The 3rd one looks a bit different because it is mostly about the vision preprocessing and traditional approaches, which should be very helpful eventually if you work in CV.

For more advanced topics (e.g: distributed training implementation, graph compile), I do not know whether there are any good tutorials or not.
Maybe at this level, you need to read actual codes in the modern libraries (e.g: pytorch, nccl) and research papers.

Thanks!

1. Dima says:

can you recommend resources where development of deep learning projects from scratch is shown?
and where to study more deeply? (ensors, autograd, NN abstractions, optimizers, CNN)

1. xinjianl says:

The resources you listed have already contained some skeleton to start, but details might be omitted.
Unfortunately, I do not know whether there are complete tutorials to help you go through all the implementation details.
But I think there are enough materials online covering every essential point you need to know.
So just start with the skeleton project and try to implement it yourself 🙂

To study more deeply of implementation, I would recommend reading some middle-size neural libraries.
For example, dynet is very good resource to learn how the actual framework is implemented in c++/cuda.
Chainer is also a good option as most of it is implemented in python, which should be easy to understand.

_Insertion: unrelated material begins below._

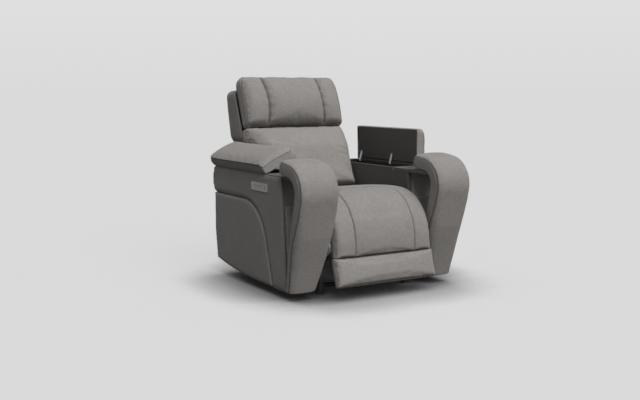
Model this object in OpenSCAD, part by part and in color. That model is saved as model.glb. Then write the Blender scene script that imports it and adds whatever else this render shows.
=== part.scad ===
// Power recliner chair: padded arm facings, lidded arm storage with cup holders,
// a reclining back, a tilting headrest and a powered footrest.
// Millimetres. +Z is up, the sitter faces -Y, the floor is z = 0 and x = 0 is the middle.
// "left" and "right" are the sitter's own: left is +X, right is -X.

/* [Arms] */
// Width over the outer arm panels
chair_w = 960; // [920:5:1040]
// Width of one arm
arm_w = 190; // [180:5:210]
// Height of the arm tops
arm_top = 597; // [580:1:620]
// Height of the arms' front bottom edge
arm_clear = 40; // [30:1:60]
// Front bottom corner of the outer arm panel, along Y
arm_front = -397; // [-410:1:-385]
// How far the front edge leans back from foot to top
arm_lean = 49; // [30:1:60]
// Rear edge of the lower outer panel, along Y
arm_rear = 410; // [395:1:430]
// How far the bottom edge rises towards the rear
arm_lift = 54; // [20:1:70]
// Thickness of the padded outer panels
skin_t = 14; // [10:1:18]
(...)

Unfortunately, they just announced this week that chainer will not be supported anymore, but at the current point, I think it is still a good choice to learn implementation.
On the other hand, both pytorch and tensorflow are too large to read, and their implementations are actually not very well organized to follow (especially tensorflow)

1. Dima says:

Thanks!
and what resources did you study to study implementations from scratch?

2. xinjianl says:

Actually, I did not read any specific resources for implementing from scratch, but I had lots of hint from this repo

3. Dima says:

Thanks!!!

4. Denis says:

Hi
happy New Year!
will there be a continuation of the content in your framework?

1. xinjianl says:

Hi Denis, thanks! I am now implementing the continuation and hope to write some new blogs about it when I have time.